Structured object records.
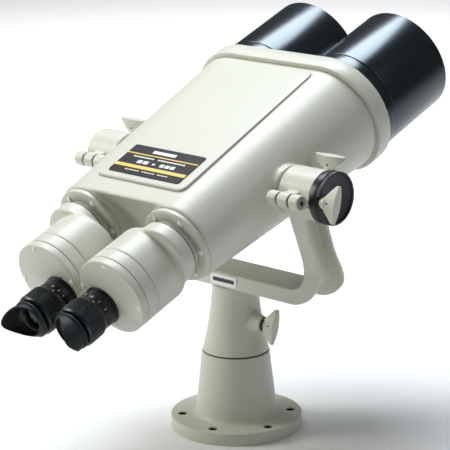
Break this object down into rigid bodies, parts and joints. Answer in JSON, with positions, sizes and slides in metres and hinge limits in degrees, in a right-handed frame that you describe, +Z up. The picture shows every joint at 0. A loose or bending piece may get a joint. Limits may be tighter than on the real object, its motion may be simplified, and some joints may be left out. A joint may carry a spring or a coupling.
{
  "type": "mounted binocular telescope",
  "caption": "Large twin-tube binocular telescope with hoods, turning prism drums and winged eyecups, cradled in a tilting fork on a round flanged pedestal with wing clamps.",
  "frame": {"origin": "centre of the pedestal flange's underside", "axes": "+Z up the azimuth axis, +Y the way the objectives look in plan, +X to the right along the trunnion axis"},
  "size_m": [0.4137, 0.6179, 0.5163],
  "materials": {
    "cream_paint": "satin cream enamel on cast aluminium",
    "bronze": "plain turned bearing metal",
    "black_rubber": "matt moulded rubber",
    "steel": "turned steel",
    "white_sticker": "blank printed film",
    "black_plate": "enamelled plate",
    "black_metal": "satin black enamel",
    "optical_glass": "coated optical glass"
  },
  "bodies": {
    "pedestal": {"pedestal_base": "cream_paint", "lower_azimuth_bearing": "bronze", "upper_azimuth_bearing": "bronze", "thrust_washer": "black_rubber"},
    "fork": {"azimuth_spindle": "steel", "spindle_nut": "steel", "fork_neck": "cream_paint", "azimuth_brake_shoe": "bronze", "fork_yoke": "cream_paint", "yoke_label": "white_sticker", "right_trunnion_bush": "bronze", "left_trunnion_bush": "bronze", "right_hinge_pin": "steel", "left_hinge_pin": "steel", "brake_drum": "black_metal", "brake_cover": "black_metal", "brake_pad": "black_rubber"},
    "azimuth_clamp": {"azimuth_clamp_knob": "cream_paint"},
    "elevation_clamp": {"elevation_clamp_knob": "cream_paint"},
    "telescope": {"body_casting": "cream_paint", "label_plate": "black_plate", "right_trunnion": "steel", "left_trunnion": "steel", "brake_disc": "steel", "right_hood_ring": "black_metal", "left_hood_ring": "black_metal", "right_lens_hood": "black_metal", "left_lens_hood": "black_metal", "right_objective_cell": "black_metal", "left_objective_cell": "black_metal", "right_objective_lens": "optical_glass", "left_objective_lens": "optical_glass", "right_rear_flange": "cream_paint", "left_rear_flange": "cream_paint"},
    "right_cap": {"right_bearing_cap": "cream_paint"},
    "right_bolt": {"right_cap_bolt": "cream_paint"},
    "right_prism_unit": {"right_prism_housing": "cream_paint", "right_retaining_ring": "steel", "right_prism_end_cap": "cream_paint", "right_rear_prism": "optical_glass", "right_front_prism": "optical_glass", "right_eyepiece_seat": "black_metal"},
    "right_focus": {"right_focus_ring": "black_metal"},
    "right_eyepiece": {"right_eyepiece_barrel": "black_metal", "right_eye_lens": "optical_glass", "right_eyecup": "black_rubber"},
    "left_cap": {"left_bearing_cap": "cream_paint"},
    "left_bolt": {"left_cap_bolt": "cream_paint"},
    "left_prism_unit": {"left_prism_housing": "cream_paint", "left_retaining_ring": "steel", "left_prism_end_cap": "cream_paint", "left_rear_prism": "optical_glass", "left_front_prism": "optical_glass", "left_eyepiece_seat": "black_metal"},
    "left_focus": {"left_focus_ring": "black_metal"},
    "left_eyepiece": {"left_eyepiece_barrel": "black_metal", "left_eye_lens": "optical_glass", "left_eyecup": "black_rubber"}
  },
  "joints": [
    {"name": "azimuth_turn", "type": "hinge", "parent": "pedestal", "child": "fork", "pos_m": [0, 0, 0.1], "axis": [0, 0, 1], "continuous": true},
    {"name": "azimuth_clamp_turn", "type": "hinge", "parent": "fork", "child": "azimuth_clamp", "pos_m": [0.05, 0, 0.144], "axis": [1, 0, 0], "range_deg": [-150, 150]},
    {"name": "elevation_clamp_turn", "type": "hinge", "parent": "fork", "child": "elevation_clamp", "pos_m": [0.205, -0.07, 0.342], "axis": [1, 0, 0], "range_deg": [-150, 150]},
    {"name": "elevation_tilt", "type": "hinge", "parent": "fork", "child": "telescope", "pos_m": [0, -0.045, 0.342], "axis": [1, 0, 0], "range_deg": [-50, 44]},
    {"name": "right_cap_open", "type": "hinge", "parent": "fork", "child": "right_cap", "pos_m": [0.1637, -0.089, 0.342], "axis": [1, 0, 0], "range_deg": [0, 100]},
    {"name": "right_bolt_turn", "type": "hinge", "parent": "right_cap", "child": "right_bolt", "pos_m": [0.1654, -0.01, 0.36], "axis": [0, 0, 1], "continuous": true},
    {"name": "right_eye_spacing", "type": "hinge", "parent": "telescope", "child": "right_prism_unit", "pos_m": [0.0732, -0.1855, 0.28947], "axis": [0, 0.9367, 0.3502], "range_deg": [-20, 14]},
    {"name": "right_focus_turn", "type": "hinge", "parent": "right_prism_unit", "child": "right_focus", "pos_m": [0.0342, -0.2881, 0.22122], "axis": [0, 0.9367, 0.3502], "range_deg": [-150, 150]},
    {"name": "right_eyepiece_slide", "type": "slide", "parent": "right_prism_unit", "child": "right_eyepiece", "axis": [0, 0.9367, 0.3502], "range_m": [-0.0026, 0.0026]},
    {"name": "left_cap_open", "type": "hinge", "parent": "fork", "child": "left_cap", "pos_m": [-0.1637, -0.089, 0.342], "axis": [1, 0, 0], "range_deg": [0, 100]},
    {"name": "left_bolt_turn", "type": "hinge", "parent": "left_cap", "child": "left_bolt", "pos_m": [-0.1654, -0.01, 0.36], "axis": [0, 0, 1], "continuous": true},
    {"name": "left_eye_spacing", "type": "hinge", "parent": "telescope", "child": "left_prism_unit", "pos_m": [-0.0732, -0.1855, 0.28947], "axis": [0, 0.9367, 0.3502], "range_deg": [-14, 20]},
    {"name": "left_focus_turn", "type": "hinge", "parent": "left_prism_unit", "child": "left_focus", "pos_m": [-0.0342, -0.2881, 0.22122], "axis": [0, 0.9367, 0.3502], "range_deg": [-150, 150]},
    {"name": "left_eyepiece_slide", "type": "slide", "parent": "left_prism_unit", "child": "left_eyepiece", "axis": [0, 0.9367, 0.3502], "range_m": [-0.0026, 0.0026]}
  ],
  "couplings": [
    {"joint": "right_eyepiece_slide", "follows": "right_focus_turn", "m_per_rad": 0.000955},
    {"joint": "left_eyepiece_slide", "follows": "left_focus_turn", "m_per_rad": 0.000955}
  ]
}
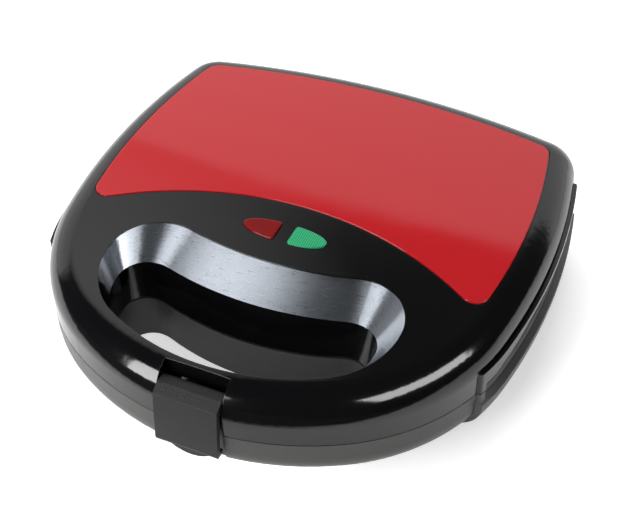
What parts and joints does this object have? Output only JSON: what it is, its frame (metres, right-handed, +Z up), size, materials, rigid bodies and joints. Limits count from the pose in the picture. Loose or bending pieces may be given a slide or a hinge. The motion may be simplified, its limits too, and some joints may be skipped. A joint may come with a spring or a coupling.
{
  "type": "sandwich maker",
  "caption": "Countertop sandwich maker with a hinged lid, two ridged heating plates, a front handle opening, a swinging latch, indicator lenses and rubber feet.",
  "frame": {"origin": "middle of the overall box, on the surface that the foot pads stand on", "axes": "+X to the right seen from the handle, +Y towards the hinge, +Z up"},
  "size_m": [0.2402, 0.2476, 0.0627],
  "materials": {
    "black_gloss": "moulded black plastic with a high gloss",
    "black_satin": "moulded black plastic with a fine matte grain",
    "red_gloss": "red lacquered top panel",
    "lens_red": "clear red lens",
    "lens_green": "clear green lens",
    "nonstick": "cast aluminium with a dark non-stick coat",
    "steel": "plain steel",
    "bright_sheet": "bright aluminised sheet",
    "heat_plastic": "dark heat-resistant moulding",
    "rubber": "black rubber",
    "ceramic": "pale ceramic-filled moulding",
    "lamp_glass": "small neon lamp bulb"
  },
  "bodies": {
    "base": {"lower_casing": "black_gloss", "lower_frame": "heat_plastic", "lower_frame_screws": "steel", "lower_heating_plate": "nonstick", "lower_plate_bolts": "steel", "lower_plate_sleeves": "steel", "lower_heater": "steel", "lower_reflector": "bright_sheet", "thermal_fuse": "ceramic", "fuse_strap": "steel", "foot_pads": "rubber", "hinge_pins": "steel", "cord_gland": "rubber", "cord_clamp": "heat_plastic", "cord_clamp_screws": "steel", "terminal_block": "ceramic"},
    "lid": {"upper_casing": "black_gloss", "top_panel": "red_gloss", "panel_nuts": "steel", "red_lens": "lens_red", "green_lens": "lens_green", "lamp_holder": "heat_plastic", "lamp_holder_screws": "steel", "red_lamp": "lamp_glass", "green_lamp": "lamp_glass", "upper_frame": "heat_plastic", "upper_frame_screws": "steel", "upper_heating_plate": "nonstick", "upper_plate_bolts": "steel", "upper_plate_sleeves": "steel", "upper_heater": "steel", "upper_reflector": "bright_sheet", "thermostat": "ceramic", "thermostat_strap": "steel", "latch_pin": "steel"},
    "latch": {"latch": "black_satin"}
  },
  "joints": [
    {"name": "lid_hinge", "type": "hinge", "parent": "base", "child": "lid", "pos_m": [0, 0.1188, 0.0356], "axis": [-1, 0, 0], "range_deg": [0, 100]},
    {"name": "latch_pivot", "type": "hinge", "parent": "lid", "child": "latch", "pos_m": [0, -0.1134, 0.049], "axis": [-1, 0, 0], "range_deg": [-6, 70]}
  ]
}
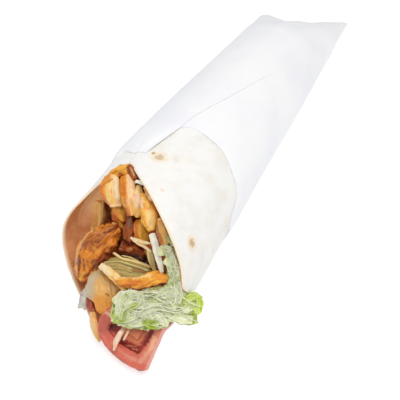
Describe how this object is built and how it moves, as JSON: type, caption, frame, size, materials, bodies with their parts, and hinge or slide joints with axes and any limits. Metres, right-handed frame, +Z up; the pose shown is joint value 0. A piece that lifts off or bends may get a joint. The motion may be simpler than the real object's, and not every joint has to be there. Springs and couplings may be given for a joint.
{
  "type": "kebab wrap",
  "caption": "Flatbread rolled round grilled chicken, onion, lettuce and tomato, open at one slanted end, the other end in white paper pressed shut.",
  "frame": {"origin": "on the surface the wrap lies on, under the middle of its bounding box", "axes": "+Y from the open mouth to the pressed paper tail, +Z up, +X to the right seen from the mouth"},
  "size_m": [0.0682, 0.2446, 0.0602],
  "materials": {
    "paper": "thin white food paper, matt, softly creased",
    "bread": "soft pale flatbread with a few toasted spots, sauce-stained inside",
    "core": "dark moist meat and sauce",
    "chicken": "spiced grilled chicken, pale inside, moist",
    "charred": "grilled brown meat with char marks, moist",
    "onion": "soft pale onion, slightly see-through",
    "tomato": "wet cut tomato with darker seeds",
    "lettuce": "pale green shredded lettuce, yellow-green at its tips"
  },
  "bodies": {
    "root": {"paper_wrapper": "paper", "flatbread": "bread", "filling_core": "core", "onion_shred_lower_1": "onion", "onion_shred_lower_2": "onion", "onion_shred_upper_1": "onion", "onion_shred_upper_2": "onion", "onion_shred_upper_3": "onion", "cabbage_strip": "lettuce", "chicken_strip_right": "chicken", "chicken_strip_left": "chicken", "chicken_strip_middle": "chicken", "chicken_strip_thin": "chicken", "chicken_bend_upper": "chicken", "chicken_bend_lower": "chicken", "grilled_chunk": "charred", "tomato_slice": "tomato", "tomato_bit": "tomato", "cream_strip": "onion", "onion_tip": "onion", "tan_strip": "chicken", "chicken_piece_inner": "chicken", "chicken_piece_slant": "chicken", "chicken_piece_centre": "chicken", "chicken_piece_flap": "chicken", "chicken_bit": "chicken", "pale_shred": "onion", "chicken_top_left": "chicken", "chicken_top_right": "chicken", "glazed_piece": "charred", "soft_onion": "onion", "cabbage_leaf": "lettuce", "dark_piece": "charred", "lettuce_heap": "lettuce"}
  },
  "joints": []
}
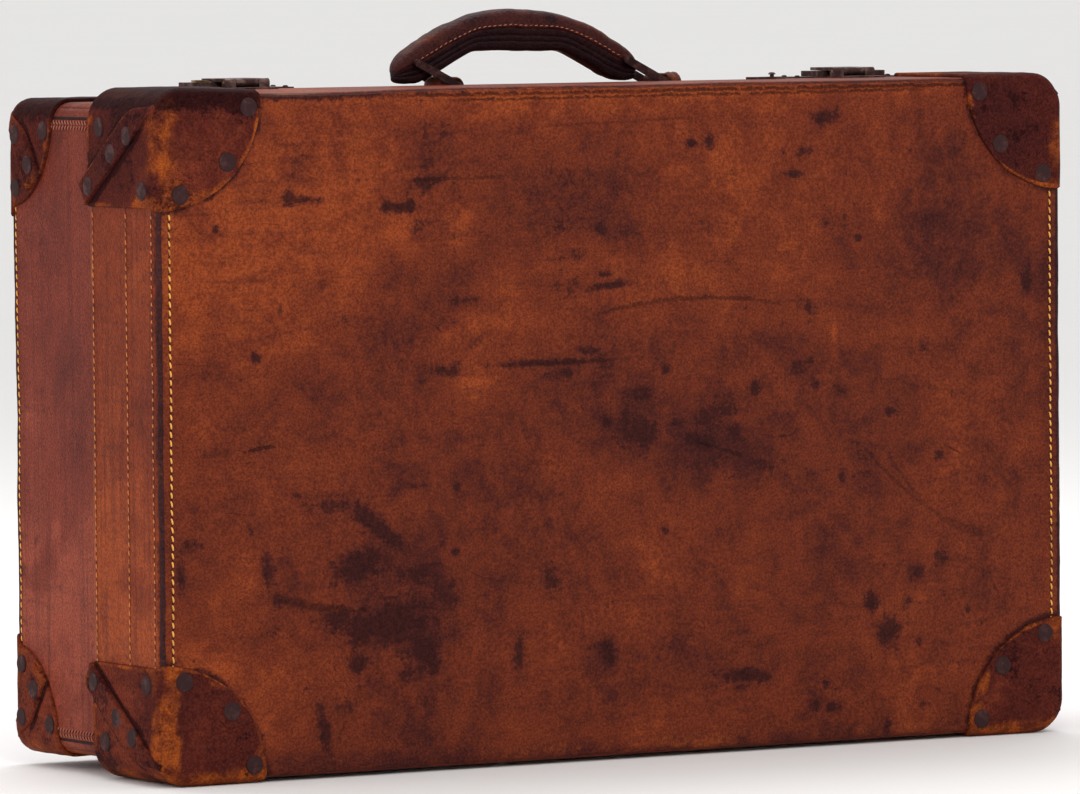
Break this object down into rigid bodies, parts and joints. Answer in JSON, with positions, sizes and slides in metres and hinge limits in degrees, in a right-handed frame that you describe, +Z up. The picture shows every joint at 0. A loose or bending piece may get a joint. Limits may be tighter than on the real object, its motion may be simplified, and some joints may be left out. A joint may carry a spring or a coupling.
{
  "type": "leather suitcase",
  "caption": "Old hard-sided leather suitcase with a hinged lid, riveted corner caps, a swinging carrying handle and a pair of hasp locks.",
  "frame": {"origin": "under the middle of the case, on the surface that it stands on", "axes": "+X along the case's length, +Z up to the handle, -Y out of the lid's big face"},
  "size_m": [0.687, 0.214, 0.4806],
  "materials": {
    "hide": "worn tan-brown cowhide with dark stains",
    "end_hide": "worn purple-brown cowhide",
    "cap_hide": "dark maroon-brown moulded cowhide, rubbed at the edges",
    "welt_hide": "dark piping",
    "handle_hide": "dark polished handle leather",
    "strap_hide": "plain brown strap leather",
    "fibre_board": "stiff fibre board",
    "lining_cloth": "plain woven cotton lining",
    "rivet_metal": "darkened domed heads",
    "old_brass": "tarnished brass",
    "old_steel": "dark oxidised steel"
  },
  "bodies": {
    "base": {"base_back_board": "fibre_board", "base_top_board": "fibre_board", "base_bottom_board": "fibre_board", "base_left_board": "fibre_board", "base_right_board": "fibre_board", "base_corner_boards": "fibre_board", "base_back_leather": "hide", "base_top_leather": "hide", "base_bottom_leather": "hide", "base_left_leather": "end_hide", "base_right_leather": "end_hide", "base_welt": "welt_hide", "base_lining": "lining_cloth", "base_cap_top_left": "cap_hide", "base_cap_top_right": "cap_hide", "base_cap_bottom_left": "cap_hide", "base_cap_bottom_right": "cap_hide", "base_cap_rivets": "rivet_metal", "packing_straps": "strap_hide", "strap_buckles": "old_brass", "base_hinge_leaves": "old_brass", "hinge_pins": "old_steel", "handle_chape_left": "handle_hide", "handle_chape_right": "handle_hide", "chape_rivets": "rivet_metal", "lock_packings": "handle_hide", "lock_plates": "old_steel", "lock_rivets": "rivet_metal", "lock_case_left": "old_steel", "lock_case_right": "old_steel"},
    "lid": {"lid_front_board": "fibre_board", "lid_top_board": "fibre_board", "lid_bottom_board": "fibre_board", "lid_left_board": "fibre_board", "lid_right_board": "fibre_board", "lid_corner_boards": "fibre_board", "lid_front_leather": "hide", "lid_top_leather": "hide", "lid_bottom_leather": "hide", "lid_left_leather": "hide", "lid_right_leather": "hide", "lid_welt": "welt_hide", "lid_lining": "lining_cloth", "lid_cap_top_left": "cap_hide", "lid_cap_top_right": "cap_hide", "lid_cap_bottom_left": "cap_hide", "lid_cap_bottom_right": "cap_hide", "lid_cap_rivets": "rivet_metal", "stud_plate": "old_steel", "lid_hinge_leaves": "old_brass", "hasp_brackets": "old_steel", "hasp_pins": "old_brass"},
    "ring_left": {"handle_ring_left": "old_steel"},
    "ring_right": {"handle_ring_right": "old_steel"},
    "handle": {"handle_core": "old_steel", "handle_grip": "handle_hide"},
    "hasp_left": {"hasp_left": "old_steel"},
    "hasp_right": {"hasp_right": "old_steel"},
    "button_left": {"lock_button_left": "old_brass"},
    "button_right": {"lock_button_right": "old_brass"}
  },
  "joints": [
    {"name": "lid_hinge", "type": "hinge", "parent": "base", "child": "lid", "pos_m": [0, -0.01035, 0.00575], "axis": [1, 0, 0], "range_deg": [0, 100]},
    {"name": "left_ring_swing", "type": "hinge", "parent": "base", "child": "ring_left", "pos_m": [-0.0675, -0.002, 0.4315], "axis": [0, 1, 0], "range_deg": [0, 126]},
    {"name": "handle_tilt", "type": "hinge", "parent": "ring_left", "child": "handle", "pos_m": [-0.09779, -0.002, 0.44694], "axis": [0, 1, 0], "range_deg": [-126, 0]},
    {"name": "right_ring_swing", "type": "hinge", "parent": "base", "child": "ring_right", "pos_m": [0.0895, -0.002, 0.4315], "axis": [0, 1, 0], "range_deg": [0, 126]},
    {"name": "left_hasp_hinge", "type": "hinge", "parent": "lid", "child": "hasp_left", "pos_m": [-0.229, -0.022, 0.4367], "axis": [1, 0, 0], "range_deg": [0, 100]},
    {"name": "right_hasp_hinge", "type": "hinge", "parent": "lid", "child": "hasp_right", "pos_m": [0.229, -0.022, 0.4367], "axis": [1, 0, 0], "range_deg": [0, 100]},
    {"name": "left_button_slide", "type": "slide", "parent": "base", "child": "button_left", "axis": [-1, 0, 0], "range_m": [0, 0.005], "stiffness_N_per_m": 200},
    {"name": "right_button_slide", "type": "slide", "parent": "base", "child": "button_right", "axis": [1, 0, 0], "range_m": [0, 0.005], "stiffness_N_per_m": 200}
  ],
  "couplings": [
    {"joint": "handle_tilt", "follows": "left_ring_swing", "ratio": -1},
    {"joint": "right_ring_swing", "follows": "left_ring_swing", "ratio": 1}
  ]
}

Task requirements.
What is the number of lines that hold the string "JSON"? Give it alone.

In response.
4